Given information —
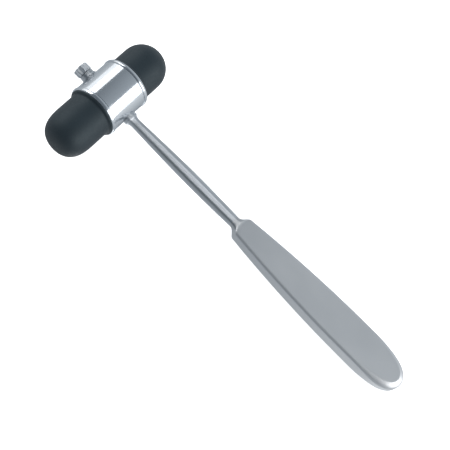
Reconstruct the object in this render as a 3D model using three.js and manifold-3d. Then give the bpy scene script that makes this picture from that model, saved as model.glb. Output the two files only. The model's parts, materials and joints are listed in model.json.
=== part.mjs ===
// A reflex hammer: a barrel with a rubber bumper at each end, on a slim shaft with a flat grip, and a needle
// that screws into the top of the barrel and is kept inside the hollow shaft.
//
// The pieces are drawn with the barrel's axis along X, the shaft's axis along Y (the knob at +Y, the grip at
// -Y) and the grip's flat faces towards +Z and -Z. At the end the hammer is laid on the plane Z = 0, where it
// rests on the barrel's two end rims and on the far end of the grip. Lengths are in millimetres.

import * as THREE from "three";
import { mergeVertices } from "three/addons/utils/BufferGeometryUtils.js";
import Module from "manifold-3d";

const wasm = await Module();
wasm.setup();

// ---- driving dimensions -------------------------------------------------------------------------

const GAP = 0.3; // room between neighbouring pieces

// Barrel and its end rims
const BARREL_RADIUS = 13;
const BARREL_BORE_RADIUS = 10.5;
const BARREL_SHOULDER = 9.85; // half length of the full-diameter part
const BARREL_CHAMFER = 0.3;
const SADDLE_DEPTH = 2; // how far a piece that stands on the barrel reaches into it before it is cut to fit
const SPIGOT_RADIUS = 11.6; // the barrel's ends are stepped down to carry the rims
const RIM_END = 11.85; // distance from the shaft's axis to the rim's outer face
const RIM_CREST_RADIUS = 13.35;
const RIM_BEAD = 0.45; // how far the rim's outside is rounded down from its crest

// Rubber bumpers, with dome outlines (s / length)^n + (r / radius)^n = 1
const BUMPER_RADIUS = 11.5;
const LIP_RADIUS = 12.6;
const LIP_WIDTH = 0.5;
const PLUG_RADIUS = BARREL_BORE_RADIUS - GAP;
const LONG_BUMPER = { side: -1, tip: 36.9, dome: 14.4, power: 2.8 };
const SHORT_BUMPER = { side: 1, tip: 33.95, dome: 11.4, power: 2.06 };

// Core and threads
const CORE_HALF_LENGTH = 8;
const STUD_HOLE_FLOOR = 4; // how near the studs' holes come to the core's centre
const NECK_HOLE_FLOOR = 5; // how near the shaft's and the socket's holes come to it
const NECK_THREAD_RADIUS = 2.5; // the shaft's upper thread and the needle socket's thread
const TENON_RADIUS = 2; // the shaft's lower thread, in the grip

// Bumper studs, along the barrel's axis
const STUD_RADIUS = 2;
const STUD_FLANGE_RADIUS = 5;
const STUD_FLANGE = { from: 17, to: 18.5 };
const STUD_END = 22;

// Needle, its socket and its knob, along Y
const NEEDLE_RADIUS = 0.6;
const NEEDLE_BORE_RADIUS = NEEDLE_RADIUS + GAP;
const NEEDLE_TIP = -36;
const NEEDLE_POINT = 5; // length of the point
const NEEDLE_TOP = 12;
const SOCKET_RADIUS = 3.5;
const SOCKET_FOOT_RADIUS = 4.2;
const SOCKET_TOP = 15.3;
const STEM_RADIUS = 1.6; // the knob's threaded stem
const STEM_END = 8.5;
const KNOB_RADIUS = 3.85;
const KNOB_TOP = 19.6;
const KNOB_ROUNDING = 0.6;
const KNOB_FLUTES = 8;
const FLUTE_DEPTH = 0.6;
const FLUTE_CREST = THREE.MathUtils.degToRad(-12); // where the first crest is, from the upper face towards +X

// Shaft, along Y
const COLLAR_RADIUS = 3.5;
const COLLAR_BOTTOM = -14.5;
const NECK_Y = -17.8;
const NECK_RADIUS = 2.42;
const SWELL_Y = -52.7;
const SWELL_RADIUS = 3.36;
const SHAFT_END = -81;
const SHAFT_END_RADIUS = 2.95;
const TENON_END = -98;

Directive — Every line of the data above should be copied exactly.

Task solution —
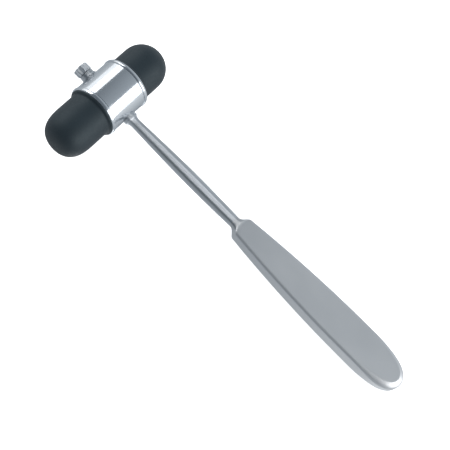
Reconstruct the object in this render as a 3D model using three.js and manifold-3d. Then give the bpy scene script that makes this picture from that model, saved as model.glb. Output the two files only. The model's parts, materials and joints are listed in model.json.
=== part.mjs ===
// A reflex hammer: a barrel with a rubber bumper at each end, on a slim shaft with a flat grip, and a needle
// that screws into the top of the barrel and is kept inside the hollow shaft.
//
// The pieces are drawn with the barrel's axis along X, the shaft's axis along Y (the knob at +Y, the grip at
// -Y) and the grip's flat faces towards +Z and -Z. At the end the hammer is laid on the plane Z = 0, where it
// rests on the barrel's two end rims and on the far end of the grip. Lengths are in millimetres.

import * as THREE from "three";
import { mergeVertices } from "three/addons/utils/BufferGeometryUtils.js";
import Module from "manifold-3d";

const wasm = await Module();
wasm.setup();

// ---- driving dimensions -------------------------------------------------------------------------

const GAP = 0.3; // room between neighbouring pieces

// Barrel and its end rims
const BARREL_RADIUS = 13;
const BARREL_BORE_RADIUS = 10.5;
const BARREL_SHOULDER = 9.85; // half length of the full-diameter part
const BARREL_CHAMFER = 0.3;
const SADDLE_DEPTH = 2; // how far a piece that stands on the barrel reaches into it before it is cut to fit
const SPIGOT_RADIUS = 11.6; // the barrel's ends are stepped down to carry the rims
const RIM_END = 11.85; // distance from the shaft's axis to the rim's outer face
const RIM_CREST_RADIUS = 13.35;
const RIM_BEAD = 0.45; // how far the rim's outside is rounded down from its crest

// Rubber bumpers, with dome outlines (s / length)^n + (r / radius)^n = 1
const BUMPER_RADIUS = 11.5;
const LIP_RADIUS = 12.6;
const LIP_WIDTH = 0.5;
const PLUG_RADIUS = BARREL_BORE_RADIUS - GAP;
const LONG_BUMPER = { side: -1, tip: 36.9, dome: 14.4, power: 2.8 };
const SHORT_BUMPER = { side: 1, tip: 33.95, dome: 11.4, power: 2.06 };

// Core and threads
const CORE_HALF_LENGTH = 8;
const STUD_HOLE_FLOOR = 4; // how near the studs' holes come to the core's centre
const NECK_HOLE_FLOOR = 5; // how near the shaft's and the socket's holes come to it
const NECK_THREAD_RADIUS = 2.5; // the shaft's upper thread and the needle socket's thread
const TENON_RADIUS = 2; // the shaft's lower thread, in the grip

// Bumper studs, along the barrel's axis
const STUD_RADIUS = 2;
const STUD_FLANGE_RADIUS = 5;
const STUD_FLANGE = { from: 17, to: 18.5 };
const STUD_END = 22;

// Needle, its socket and its knob, along Y
const NEEDLE_RADIUS = 0.6;
const NEEDLE_BORE_RADIUS = NEEDLE_RADIUS + GAP;
const NEEDLE_TIP = -36;
const NEEDLE_POINT = 5; // length of the point
const NEEDLE_TOP = 12;
const SOCKET_RADIUS = 3.5;
const SOCKET_FOOT_RADIUS = 4.2;
const SOCKET_TOP = 15.3;
const STEM_RADIUS = 1.6; // the knob's threaded stem
const STEM_END = 8.5;
const KNOB_RADIUS = 3.85;
const KNOB_TOP = 19.6;
const KNOB_ROUNDING = 0.6;
const KNOB_FLUTES = 8;
const FLUTE_DEPTH = 0.6;
const FLUTE_CREST = THREE.MathUtils.degToRad(-12); // where the first crest is, from the upper face towards +X

// Shaft, along Y
const COLLAR_RADIUS = 3.5;
const COLLAR_BOTTOM = -14.5;
const NECK_Y = -17.8;
const NECK_RADIUS = 2.42;
const SWELL_Y = -52.7;
const SWELL_RADIUS = 3.36;
const SHAFT_END = -81;
const SHAFT_END_RADIUS = 2.95;
const TENON_END = -98;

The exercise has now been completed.